Feldmann: Durch Rabattverträge insbesondere im generikafähigen Markt und nicht zuletzt auch durch Erstattungsbetragsvereinbarungen auf Basis der Beschlüsse zur frühen Nutzenbewertung wurde die Verantwortung für die Preise von Arzneimitteln zunehmend von den Ärzten auf die Krankenkassen und die pharmazeutischen Unternehmen verlagert. Unter diesen Voraussetzungen sollen und wollen Vertragsärzte zukünftig nicht mehr für den Preis, sondern für die Auswahl des richtigen Wirkstoffes in der erforderlichen Dosierung verantwortlich sein. Dem ist der Gesetzgeber mit dem GKV-Versorgungsstärkungsgesetz auch einen wichtigen Schritt entgegengekommen, indem er bei der Überwachung der Wirtschaftlichkeit die rein preisbezogene Richtgrößenprüfung als Regelprüfart abgeschafft hat.
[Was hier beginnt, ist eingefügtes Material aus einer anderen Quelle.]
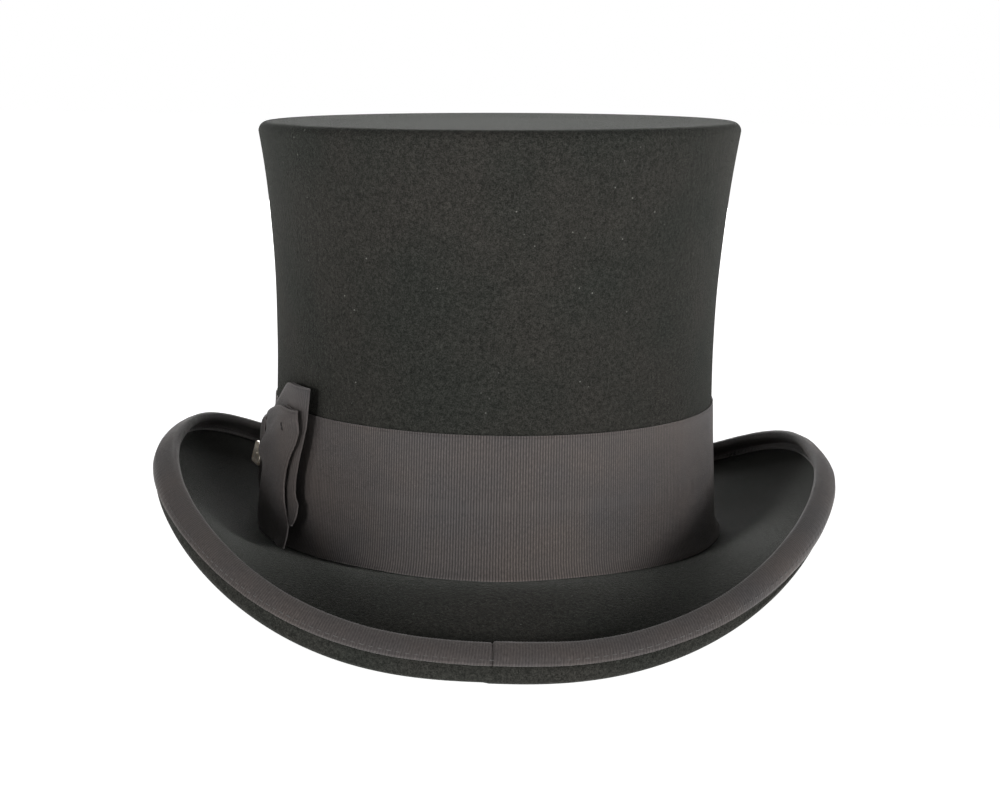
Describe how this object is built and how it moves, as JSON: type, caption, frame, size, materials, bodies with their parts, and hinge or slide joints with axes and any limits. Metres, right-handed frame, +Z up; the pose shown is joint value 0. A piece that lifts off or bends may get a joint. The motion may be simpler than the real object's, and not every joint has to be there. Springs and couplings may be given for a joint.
{
  "type": "top hat",
  "caption": "Felt top hat with a flared crown, a curled and ribbon-bound brim, a wide ribbon band with a side bow, and a leather and satin inside.",
  "frame": {"origin": "on the surface the brim stands on, under the middle of the crown", "axes": "+X towards the wearer's right, +Y towards the wearer's front, +Z up out of the crown's tip"},
  "size_m": [0.2611, 0.3372, 0.1775],
  "materials": {
    "wool_felt": "matt napped felt",
    "grosgrain": "ribbed ribbon with a low sheen",
    "black_thread": "matt",
    "pale_brass": "polished",
    "brown_leather": "satin",
    "black_satin": "glossy satin"
  },
  "bodies": {
    "root": {"felt_crown": "wool_felt", "felt_brim": "wool_felt", "crown_band": "grosgrain", "brim_binding": "grosgrain", "binding_thread_upper": "black_thread", "binding_thread_lower": "black_thread", "bow_back_hoop": "grosgrain", "bow_front_hoop": "grosgrain", "bow_knot": "grosgrain", "badge_pin": "pale_brass", "badge_clutch": "pale_brass", "sweatband": "brown_leather", "sweatband_reed": "black_thread", "sweatband_bow": "grosgrain", "lining_side": "black_satin", "lining_tip": "black_satin", "lining_piping": "black_satin"}
  },
  "joints": []
}
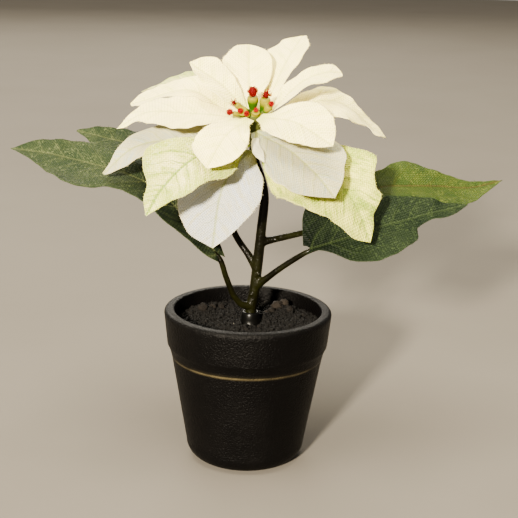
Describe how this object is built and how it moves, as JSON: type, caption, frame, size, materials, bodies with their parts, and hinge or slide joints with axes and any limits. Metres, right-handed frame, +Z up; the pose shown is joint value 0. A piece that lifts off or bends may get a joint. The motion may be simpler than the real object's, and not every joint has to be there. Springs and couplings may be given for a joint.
{
  "type": "potted artificial poinsettia",
  "caption": "Small artificial poinsettia with white cloth bracts and green leaves on a moulded branching stem, standing in a round black plastic pot.",
  "frame": {"origin": "centre of the pot's flat base, where it stands", "axes": "+Z up along the pot's axis; +X to the plant's right seen from its front; -Y towards the plant's front"},
  "size_m": [0.2673, 0.1208, 0.2261],
  "materials": {
    "pot": "black, finely grained, satin",
    "filler": "grey cast filler, never seen",
    "soil": "dark loose crumbs, dull",
    "collar": "black, glossy",
    "stem": "dark olive brown moulding, semi-gloss",
    "buds": "green to yellow moulding, semi-gloss",
    "stamens": "red moulding, semi-gloss",
    "white_cloth": "cream white woven cloth with faint green veins",
    "green_white_cloth": "cream woven cloth, yellow green tint and green veins",
    "leaf_cloth": "green woven cloth with paler veins"
  },
  "bodies": {
    "root": {"pot": "pot", "filler_block": "filler", "soil": "soil", "stem_collar": "collar", "stem": "stem", "flower_head": "buds", "bract_inner_back": "white_cloth", "bract_inner_left": "white_cloth", "bract_inner_right": "white_cloth", "bract_inner_front": "white_cloth", "bract_inner_side": "white_cloth", "bract_middle_back": "white_cloth", "bract_middle_left_back": "white_cloth", "bract_middle_left": "white_cloth", "bract_middle_left_front": "white_cloth", "bract_middle_side": "white_cloth", "bract_middle_right": "white_cloth", "bract_outer_front": "white_cloth", "bract_outer_left_back": "green_white_cloth", "bract_outer_left_front": "green_white_cloth", "bract_outer_right_front": "green_white_cloth", "bract_outer_back": "green_white_cloth", "leaf_left_low": "leaf_cloth", "leaf_left_back": "leaf_cloth", "leaf_right_high": "leaf_cloth", "leaf_right_low": "leaf_cloth", "stamens_1": "stamens", "stamens_2": "stamens", "stamens_3": "stamens", "stamens_4": "stamens", "stamens_5": "stamens", "stamens_6": "stamens", "stamens_7": "stamens", "stamens_8": "stamens"}
  },
  "joints": []
}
Die Forderung der Kassen klingt ein wenig nach „Transparenz nach Gusto“. Was ist Ihre Position?

Feldmann: Um die Frage „Transparenz der Preise oder nicht?“ geht es hier meines Erachtens gar nicht so sehr. Vielmehr muss es doch darum gehen, dass eine Regelung geschaffen wird, die die notwendige Planungssicherheit für Krankenkassen und pharmazeutische Unternehmen sowie Verordnungssicherheit für die Vertragsärzte herstellt. Dies wäre über Preis-Volumen-Vereinbarungen zu erreichen. Das Risiko von über die Vereinbarungen hinausgehenden Mehrausgaben würde vom pharmazeutischen Unternehmer getragen. Dieser Ansatz ist zwar im Gesetzesentwurf enthalten, wird aber nicht konsequent genug umgesetzt. Wenn man den Abschluss solcher Vereinbarungen nicht verbindlich vorgeben möchte, bedarf es dennoch zwingend einer gesetzlichen Regelung, die Klarheit darüber herstellt, dass der vereinbarte Erstattungsbetrag die wirtschaftliche Verordnung eines neuen Arzneimittels im gesamten Anwendungsgebiet ermöglicht.

Im Gesetzesentwurf heißt es, dass der Preis „nur solchen Institutionen mitgeteilt wird, die ihn zur Erfüllung ihrer gesetzlichen Aufgaben benötigen.“ Benötigen die Ärzte aus Ihrer Sicht die Preise? Andererseits: Wenn alle Ärzte, Apotheker oder Kassenvertreter Einsicht in die Preise haben: Was ist das dann noch für eine Vertraulichkeit?

Feldmann: Richtig, der Erstattungsbetrag soll nur noch den „Institutionen“ mitgeteilt werden, die ihn zur Erfüllung ihrer gesetzlichen Aufgaben benötigen. Laut der Gesetzesbegründung bedeutet dies, dass er unter anderem auch Ärzten und Apothekern zur Kenntnis gebracht wird. Aus Praktikabilitätsgründen ist demzufolge nur eine Darstellung des Erstattungsbetrags in der Arzt- bzw. der Apothekersoftware vorstellbar. Dies käme jedoch einer öffentlichen Listung gleich und das beabsichtigte Regelungsziel würde verfehlt. Will man an der Vertraulichkeit des Erstattungsbetrags festhalten, dann müsste auf eine Mitteilung des Erstattungsbetrags an Ärzte und Apotheker verzichtet werden.

Mal aus Sicht des Patienten gefragt: Sollte es nicht eher eine „Arbeitsteilung“ geben? Der Arzt oder die Ärztin verschreibt aus medizinischen Gründen und kann sich darauf verlassen, dass die zwischen dem GKV-Spitzenverband und dem pharmazeutischen Unternehmen verhandelten Preise wirtschaftlich sind und auch als solche akzeptiert werden?

Feldmann: Ja, genau das entspricht unserer Forderung. Denn nur so erhalten die Vertragsärzte die notwendige Verordnungssicherheit, um wirksame Innovationen und neue Wirkstoffe weiterhin möglichst schnell und sachgerecht in der Versorgung anwenden zu können.